→ **Stated goal**
Word for word, restate every line of the listing that follows.

→ **Data provided**

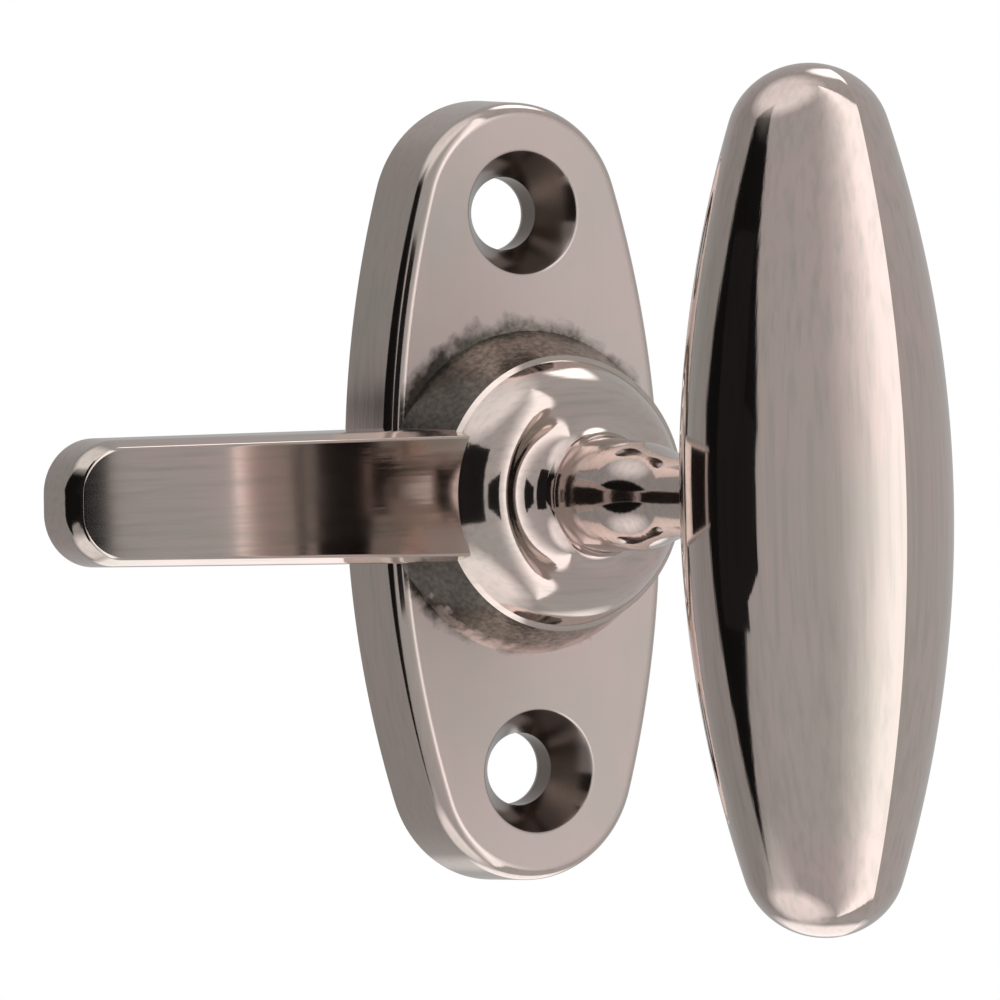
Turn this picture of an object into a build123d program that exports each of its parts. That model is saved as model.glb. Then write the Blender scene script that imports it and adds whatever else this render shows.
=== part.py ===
from build123d import *

import os
from math import atan2, cos, degrees, radians, sin, sqrt

# Casement window catch: an oval backplate with a turning tongue and an oval turn knob.
# The origin is on the spindle's axis at the plate's back face. +Z runs up the plate, the spindle
# points out of the wall along -Y, and the tongue points along -X. "Depth" below means the
# distance in front of the wall, so a depth of 9 is y = -9.

# Backplate casting
plate_height = 50.8
plate_width = 20.8
plate_end_radius = 7.8
plate_thickness = 5.9
plate_draft = 3.5             # degrees, the side wall leans in towards the front
plate_edge = 1.2              # radius of the soft front edge
back_wall = 2.2               # rim left round the hollow back
back_hollow = 1.4             # depth of the hollow

# Countersunk screw holes
screw_spacing = 36.0
screw_hole_radius = 2.36
countersink_radius = 4.0
countersink_angle = 64.0
countersink_edge = 0.2        # its mouth is worn round by the polishing

# Boss that the turning casting rides on
boss_radius = 8.5
boss_height = 3.9             # above the plate's face
boss_foot_radius = 10.4       # where its cone meets the plate's face

# Turning casting: hub and neck, heights are above the hub's back face
turn_at_rest = 1.2            # degrees, the catch stands a little off level
hub_radius = 8.8
hub_edge = 0.45               # height of the rounded rim
hub_foot_radius = 8.35        # foot of the hub's steep wall
hub_foot = 0.7
hub_top_radius = 7.25         # corner between that wall and the nearly flat top
hub_top = 3.2
hub_round = 1.2               # rounds that corner, and the top into the neck
neck_root_radius = 3.75
neck_root = 3.7
neck_waist_radius = 3.4       # the neck grows slimmer from here on
neck_waist = 10.0
neck_radius = 2.5
neck_start = 15.5             # start of the straight neck

# Tongue
tongue_reach = 34.85          # spindle axis to tip
tongue_root_width = 8.9
tongue_tip_width = 7.9
tongue_tip_radius = 2.8
tongue_thickness = 4.4
tongue_rise = 1.1             # hub's back face to the tongue's front face
tongue_draft = 1.5
tongue_edge_inset = 0.46      # worn front edge, measured along the face
tongue_edge_drop = 1.24       # and down the side
tongue_face_round = 0.25      # blends that edge into the face
tongue_side_round = 2.0       # and into the side
tongue_root_fillet = 0.3
tongue_relief = 0.5           # gap between its thick part and the boss

# Oval turn knob: two curved sides that meet in a crease at the front and the back
knob_turn = 0.4               # degrees, it is fixed on almost square to the tongue
knob_length = 52.2
knob_width = 15.6
knob_thickness = 20.0         # crease to crease
knob_tip_radius = 4.7
knob_depth = 40.6             # wall to the knob's centre line
knob_seat = 1.2               # the neck's end sits this deep in the knob
knob_stations = 8             # sections from its middle to each tip
stud_radius = 1.9
stud_length = 7.0
stud_clearance = 0.03

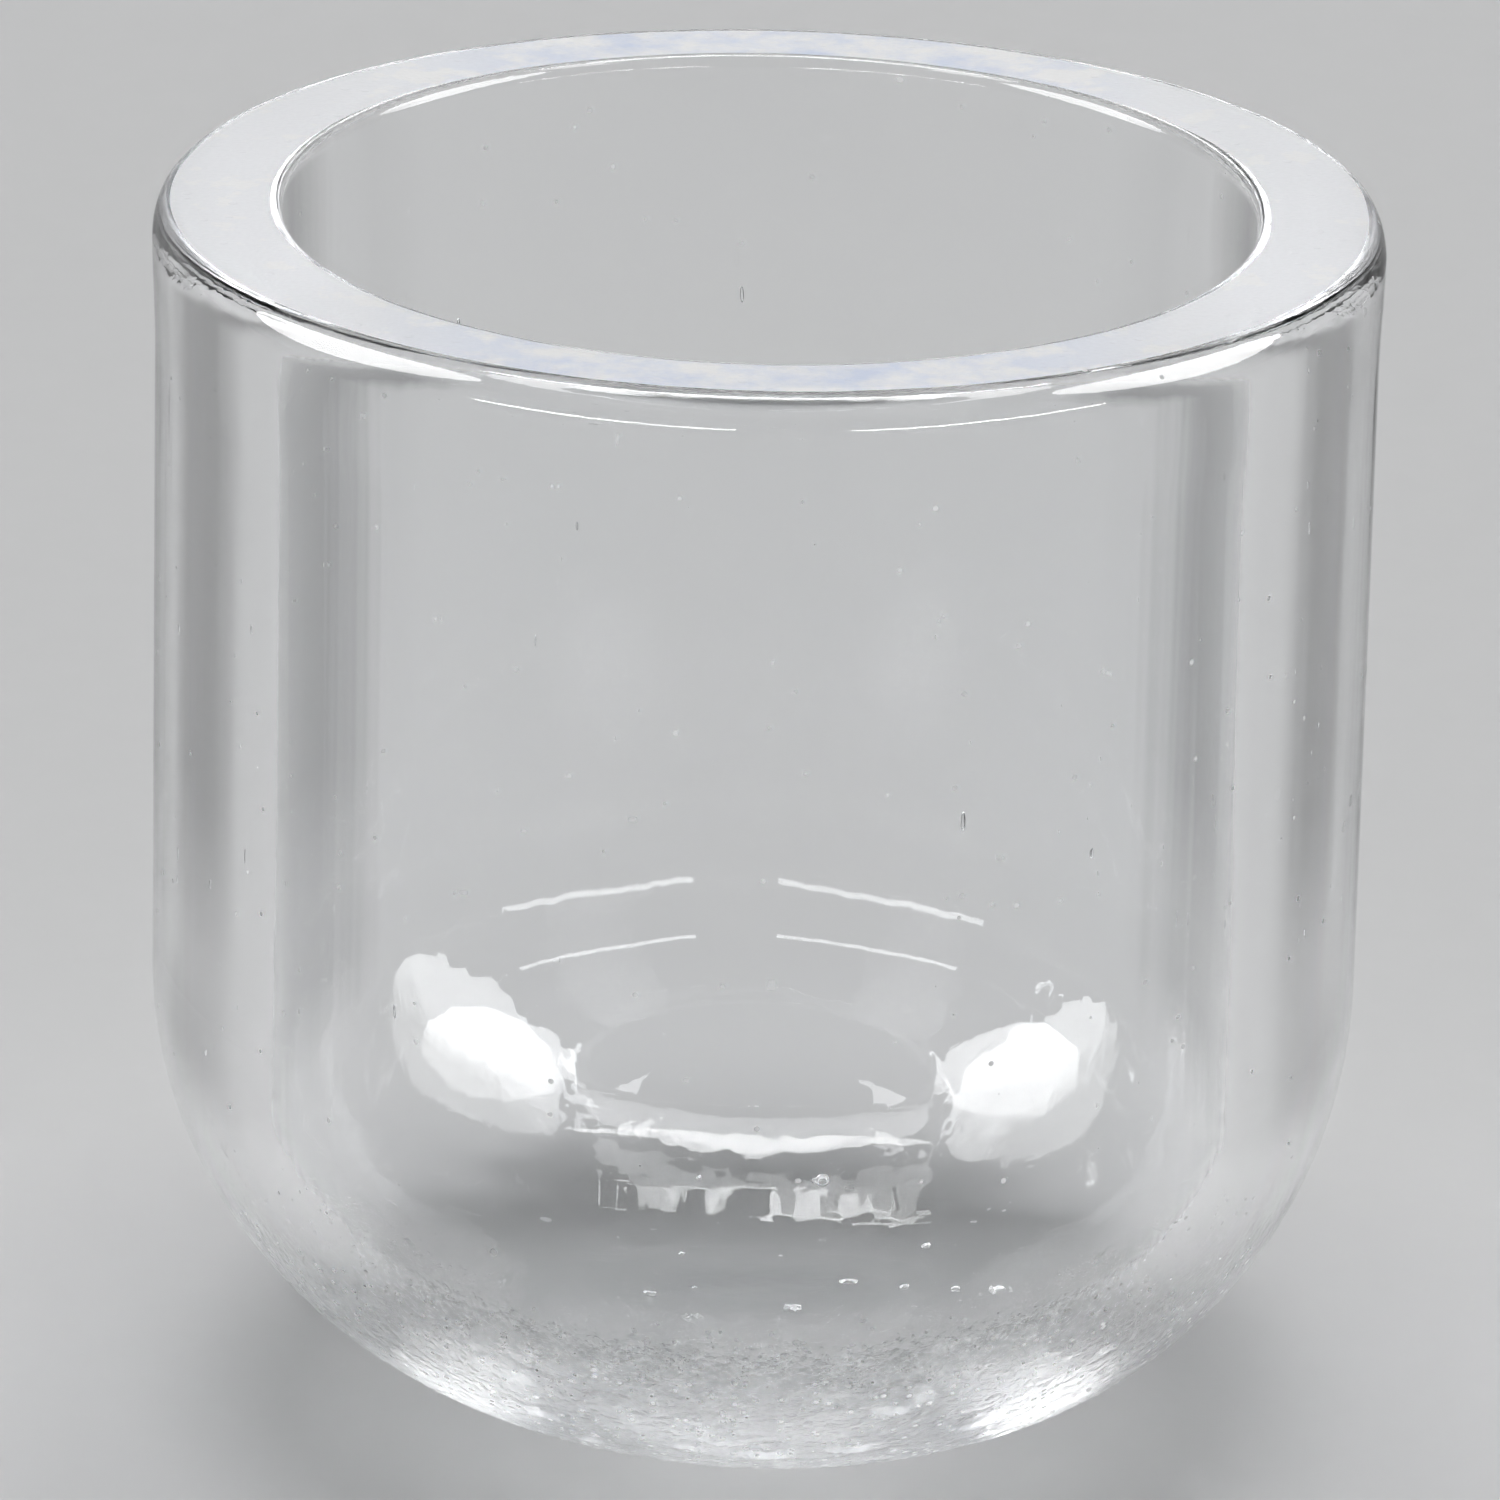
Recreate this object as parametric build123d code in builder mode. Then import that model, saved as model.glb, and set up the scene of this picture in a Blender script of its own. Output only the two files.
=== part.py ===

→ **Task solution**
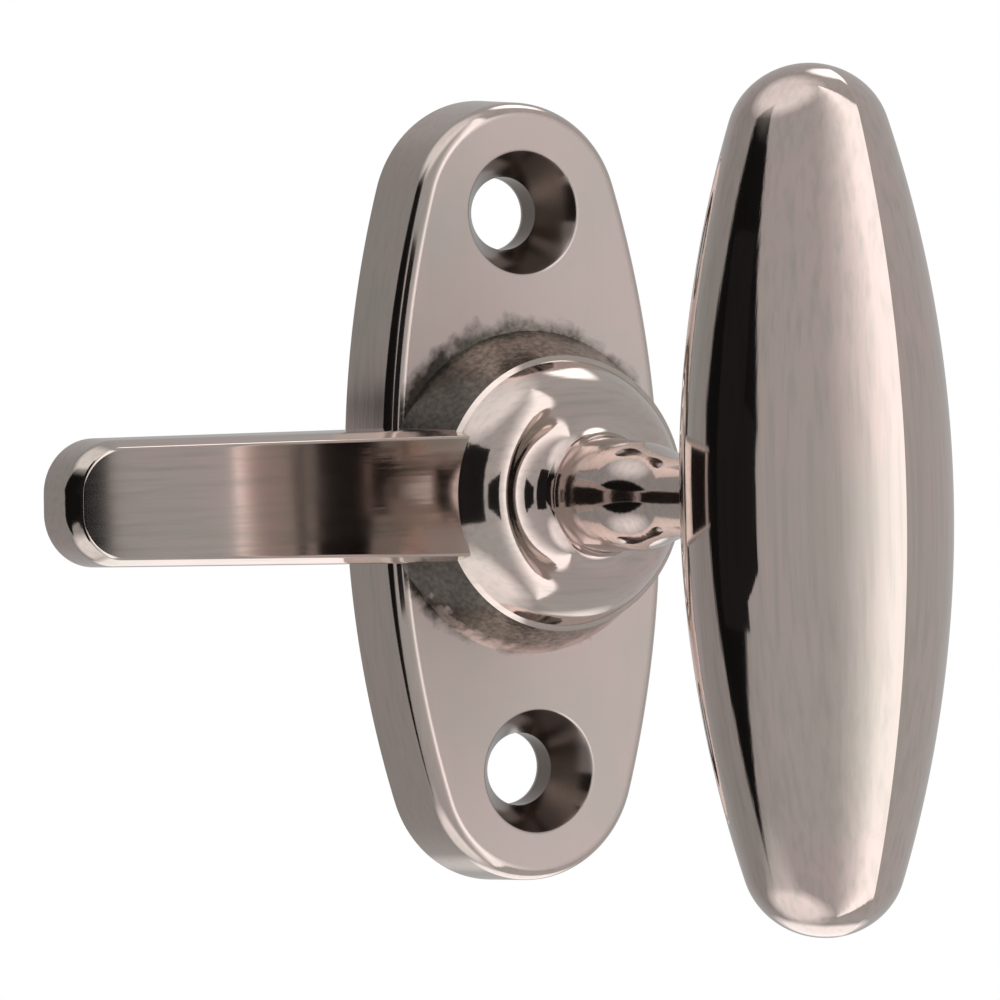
Turn this picture of an object into a build123d program that exports each of its parts. That model is saved as model.glb. Then write the Blender scene script that imports it and adds whatever else this render shows.
=== part.py ===
from build123d import *

import os
from math import atan2, cos, degrees, radians, sin, sqrt

# Casement window catch: an oval backplate with a turning tongue and an oval turn knob.
# The origin is on the spindle's axis at the plate's back face. +Z runs up the plate, the spindle
# points out of the wall along -Y, and the tongue points along -X. "Depth" below means the
# distance in front of the wall, so a depth of 9 is y = -9.

# Backplate casting
plate_height = 50.8
plate_width = 20.8
plate_end_radius = 7.8
plate_thickness = 5.9
plate_draft = 3.5             # degrees, the side wall leans in towards the front
plate_edge = 1.2              # radius of the soft front edge
back_wall = 2.2               # rim left round the hollow back
back_hollow = 1.4             # depth of the hollow

# Countersunk screw holes
screw_spacing = 36.0
screw_hole_radius = 2.36
countersink_radius = 4.0
countersink_angle = 64.0
countersink_edge = 0.2        # its mouth is worn round by the polishing

# Boss that the turning casting rides on
boss_radius = 8.5
boss_height = 3.9             # above the plate's face
boss_foot_radius = 10.4       # where its cone meets the plate's face

# Turning casting: hub and neck, heights are above the hub's back face
turn_at_rest = 1.2            # degrees, the catch stands a little off level
hub_radius = 8.8
hub_edge = 0.45               # height of the rounded rim
hub_foot_radius = 8.35        # foot of the hub's steep wall
hub_foot = 0.7
hub_top_radius = 7.25         # corner between that wall and the nearly flat top
hub_top = 3.2
hub_round = 1.2               # rounds that corner, and the top into the neck
neck_root_radius = 3.75
neck_root = 3.7
neck_waist_radius = 3.4       # the neck grows slimmer from here on
neck_waist = 10.0
neck_radius = 2.5
neck_start = 15.5             # start of the straight neck

# Tongue
tongue_reach = 34.85          # spindle axis to tip
tongue_root_width = 8.9
tongue_tip_width = 7.9
tongue_tip_radius = 2.8
tongue_thickness = 4.4
tongue_rise = 1.1             # hub's back face to the tongue's front face
tongue_draft = 1.5
tongue_edge_inset = 0.46      # worn front edge, measured along the face
tongue_edge_drop = 1.24       # and down the side
tongue_face_round = 0.25      # blends that edge into the face
tongue_side_round = 2.0       # and into the side
tongue_root_fillet = 0.3
tongue_relief = 0.5           # gap between its thick part and the boss

# Oval turn knob: two curved sides that meet in a crease at the front and the back
knob_turn = 0.4               # degrees, it is fixed on almost square to the tongue
knob_length = 52.2
knob_width = 15.6
knob_thickness = 20.0         # crease to crease
knob_tip_radius = 4.7
knob_depth = 40.6             # wall to the knob's centre line
knob_seat = 1.2               # the neck's end sits this deep in the knob
knob_stations = 8             # sections from its middle to each tip
stud_radius = 1.9
stud_length = 7.0
stud_clearance = 0.03

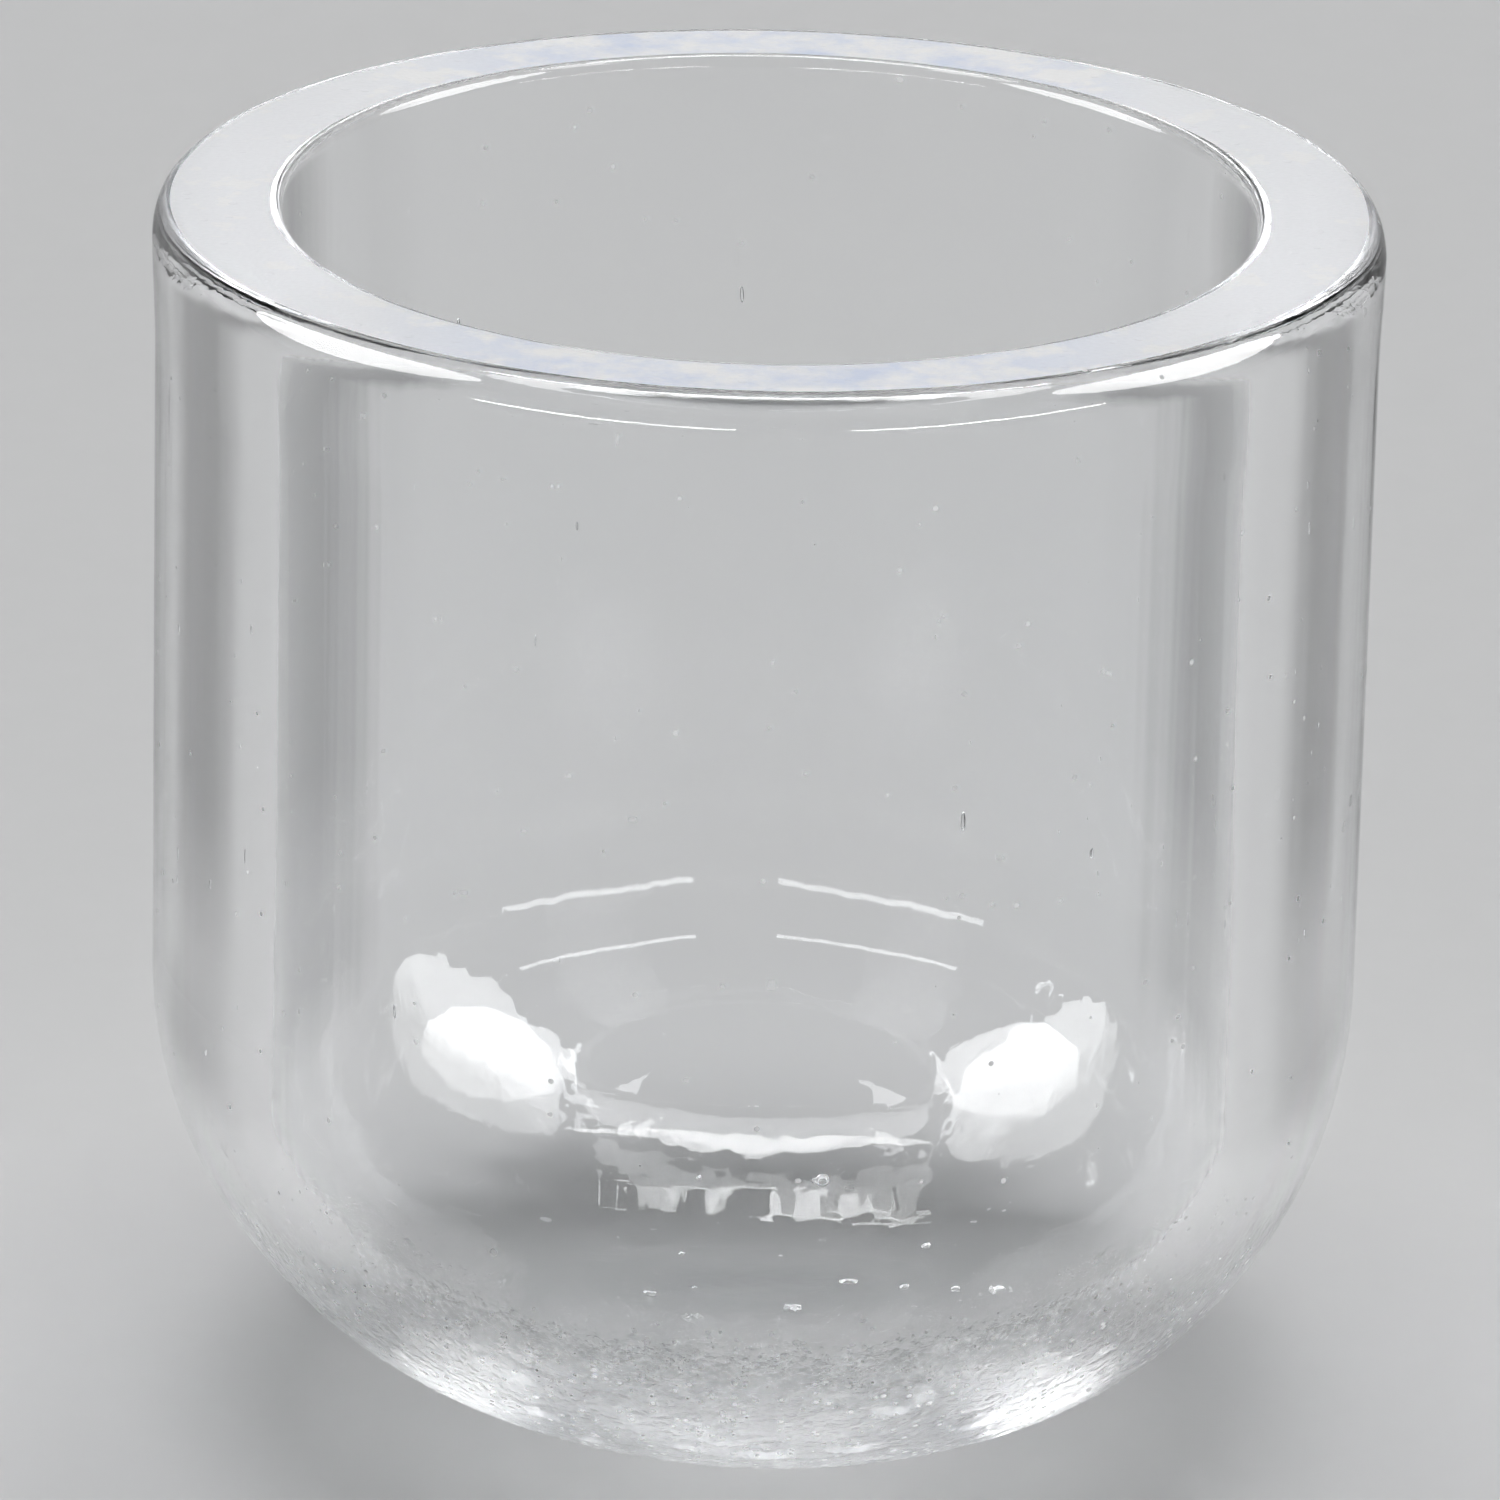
Recreate this object as parametric build123d code in builder mode. Then import that model, saved as model.glb, and set up the scene of this picture in a Blender script of its own. Output only the two files.
=== part.py ===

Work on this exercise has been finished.